Leaders in many of these overperforming districts say frequent collaboration between teachers is critical to their success. At the West Allis-West Milwaukee School District, the top Overperformer in high school and K-8 performance, teachers meet for 40 to 50 minutes at the beginning of each school day to swap notes and strategize, says Superintendent Kurt Wachholz.
Leaders also point, as in other districts, to data. But in impoverished districts, data is especially key because of how it can pinpoint deficiencies. Our study found, as countless others have, a close correlation between poverty and student achievement. As poverty rises, scores tend to decline.
According to William Vélez, a professor of educational sociology at UW-Milwaukee, children in impoverished families tend to score lower because they are more likely to live with single parents or have limited access to computers and a quiet place to work. “If you have five siblings crammed into a two-bedroom apartment, where are you going to study?” he notes.
West Allis-West Milwaukee relies heavily on data, Wachholz says, administering Measures of Academic Progress testing three times a year. The WKCE, he says, “tells us some things, but it doesn’t drive learning.” Teachers need more frequent updates, he says, than those provided by the WKCE. Schools typically receive the results in April with summer rapidly approaching.
The Greendale School District ranked third among high schools and second in K-8. Like West Allis, it relies on a bevy of assessments. “Everybody talks about doing data analysis,” says Superintendent William Hughes, “but we’re good at it. We don’t get lost in the data. We find the gaps and zero in.” Greendale also offers a range of summer school programs for its students, something Vélez notes is often out of reach for students living in poverty. Provided at a minimal cost, the program is wildly popular. About half of Greendale High School’s 950 students participated last summer, according to Kim Amidzich, the district’s director of assessment and learning.
In the Germantown School District, which placed fifth among high schools, Superintendent Susan Borden says the district tracks not just WKCE and MAP test scores but also a variety of demographics, including gender and socio-economic data. “We work very hard to meet students where they are,” she says.
Some school administrators, however, objected to this alternative method for ranking districts, saying, for instance, that their schools cope with high levels of mobility. John Thomsen, superintendent at the St. Francis School District, says some of its lowest scores come from students who have spent less than 18 months in the district.
Other school officials argue that the WKCE is a limited measure of a school’s success. Deb Kerr, superintendent at the Brown Deer School District, says the measure is particularly narrow in the high school category, which uses scores from 10th-graders, the only year when high school students take the test.
And Larry Smalley, superintendent at the K-8 Glendale-River Hills School District, suggested including race in the model alongside poverty. African-American students in the district, he says, tend to score lower, even those not living in poverty. “I have some high-affluence African-American males in my district, and some of them still don’t do as well.”

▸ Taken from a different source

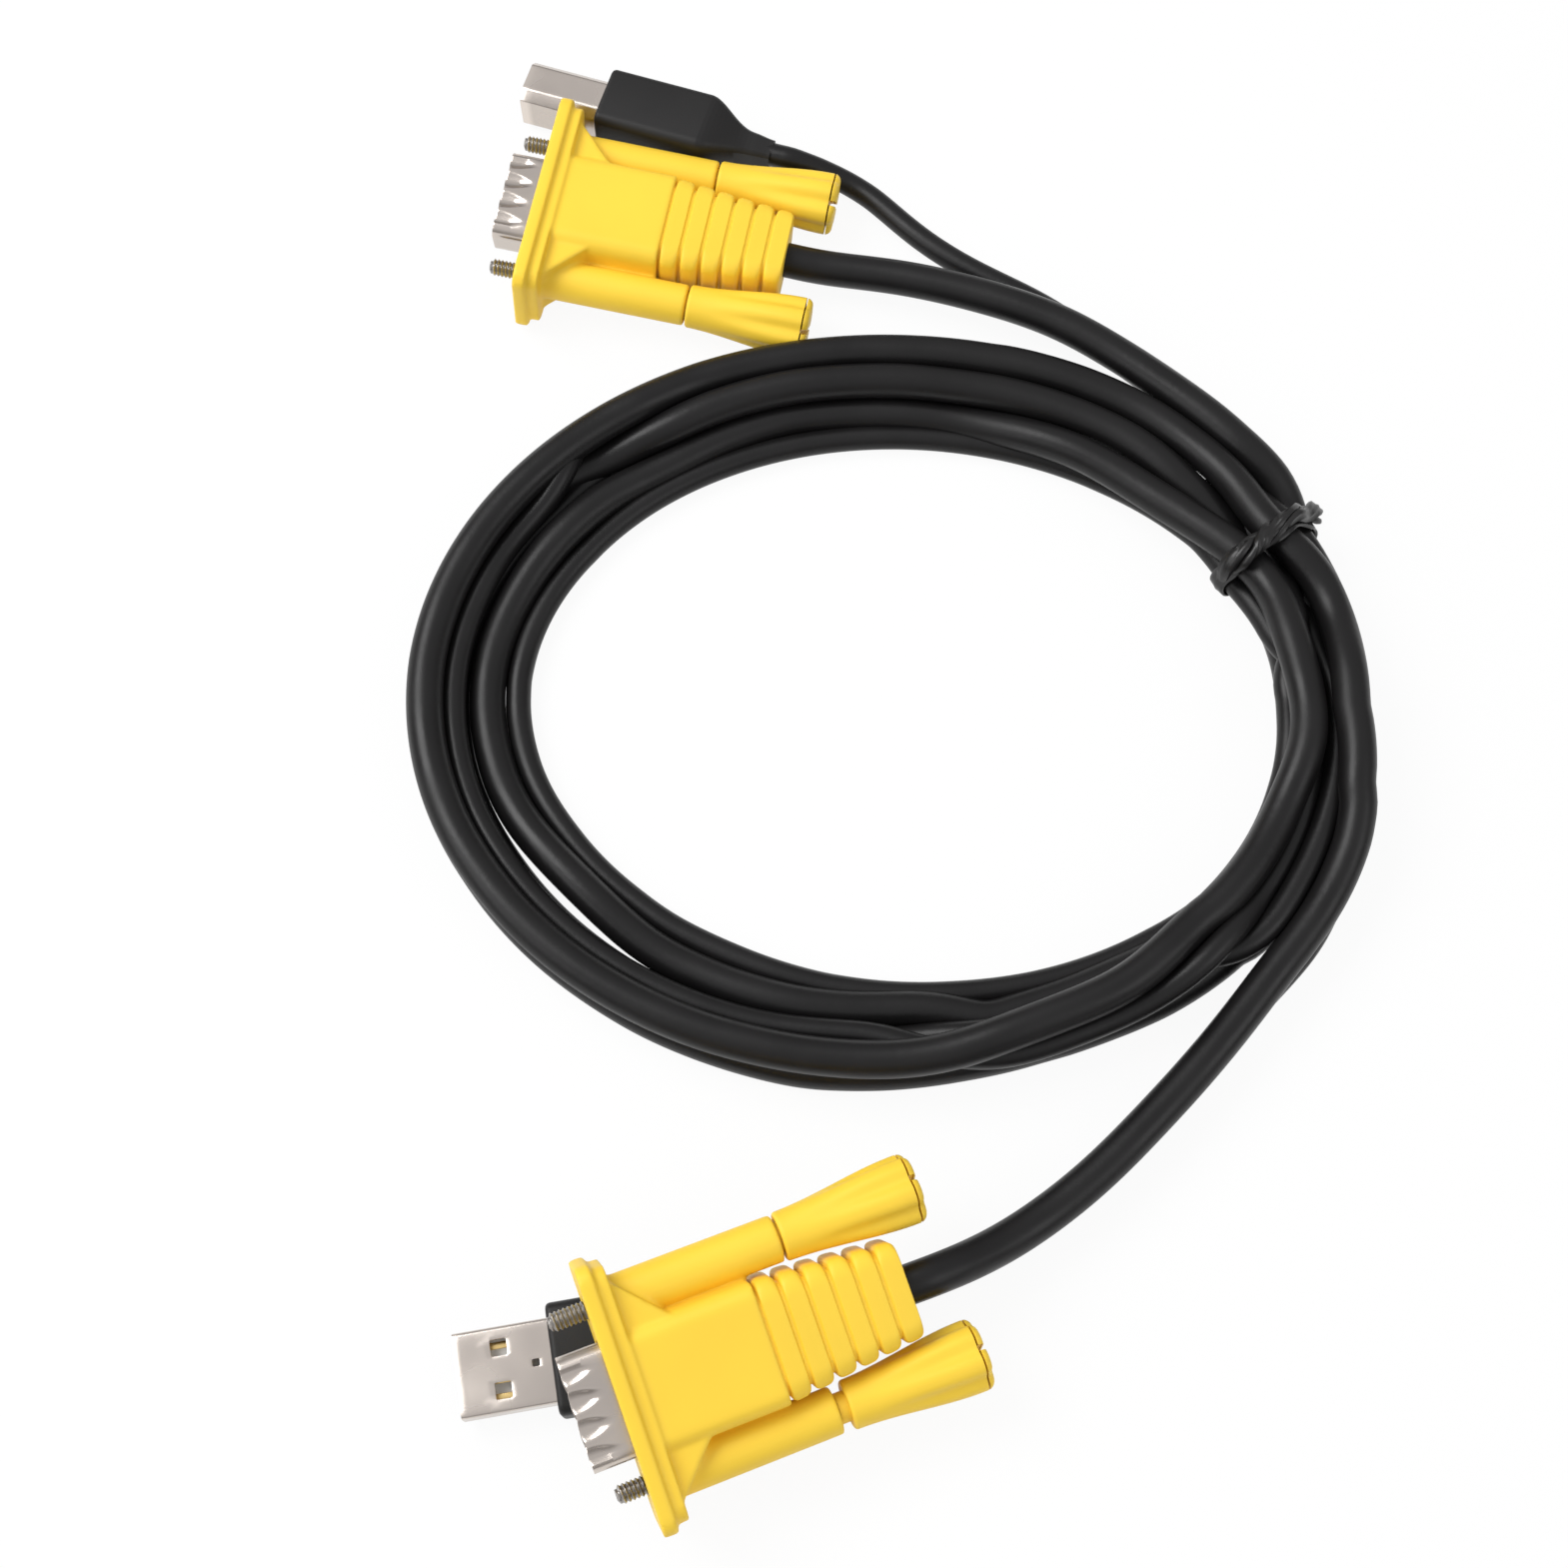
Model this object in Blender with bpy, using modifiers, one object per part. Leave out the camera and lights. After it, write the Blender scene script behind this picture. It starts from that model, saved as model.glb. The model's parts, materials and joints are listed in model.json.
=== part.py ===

Although our study primarily examined public schools, we also made an attempt to evaluate private ones.
Unlike their taxpayer-supported counterparts, area private high schools are not required to administer standardized tests or report assessment scores to state government. But a couple do post their ACT scores online. The University School of Milwaukee, a prestigious private K-12 school system located on a rural River Hills campus, reports (and confirmed for Milwaukee Magazine) an average composite ACT score of 29.2 in 2011. Another private school, Marquette University High School, reports an average of 27.7. The highest such score among public school districts, 26.6, is found in Whitefish Bay.
We attempted to contact the nine other largest private high schools in the area – Pius XI High School, Wisconsin Lutheran High School, Milwaukee Lutheran High School, Messmer High School, Divine Savior Holy Angels High School, St. Thomas More High School, Kettle Moraine Lutheran High School, St. Catherine’s High School and Martin Luther High School.
Only two responded to report average ACT scores: St. Catherine’s High School, located in Racine, reported a score of 22.3 in 2011, and Kettle Moraine Lutheran High School in Jackson reported 24.3.
Others declined to provide theirs, including Pius XI High School in Milwaukee, the second-largest in enrollment behind Marquette University High School. “The quality of a school,” says Melissa Douglas, Pius XI marketing and communications manager, “is way more than a test score.”
EDITOR’S NOTE: None of our rankings included union high school districts, those that
include only high school grades and not a full K-12 system. This left out
Nicolet, Arrowhead and Union Grove high schools. All the other districts ranked were full K-12 or K-8 districts. These
schools present a couple wrinkles with respect to data. For one, students are
only in these districts a little more than a year when they take the WKCE in 10th
grade, and WKCE scores were a key factor in all of our rankings.
additional research by Bruce Murphy and Caroline Goyette
Back in the 1930s, federal New Deal workers built Greendale as a model village for the working class. Planners surrounded the settlement with thousands of acres of farmland and parks to shield the village from Milwaukee.
Seven decades later, the greenbelt is gone and Greendale feels similar to the average Milwaukee suburb. Yet something of the old planners’ ideals might remain, for Greendale scored as the top K-12 school system in our rating of metro area schools.
About 92 percent of students in this middle-class suburb achieved proficiency or better in math and reading last year, nearly as many as in Whitefish Bay, an affluent district known for high-performing students. “I think we do a good job with what we’ve been given,” says Kurt Susek, Greendale teacher’s union president.
Realtors and buyers have long used achievement test scores to pick out the “best” school districts as they buy and sell homes. But they may be overlooking districts that perform better than the “top” districts, schools where excellence is masked by the fact that they serve a lower percentage of well-to-do students.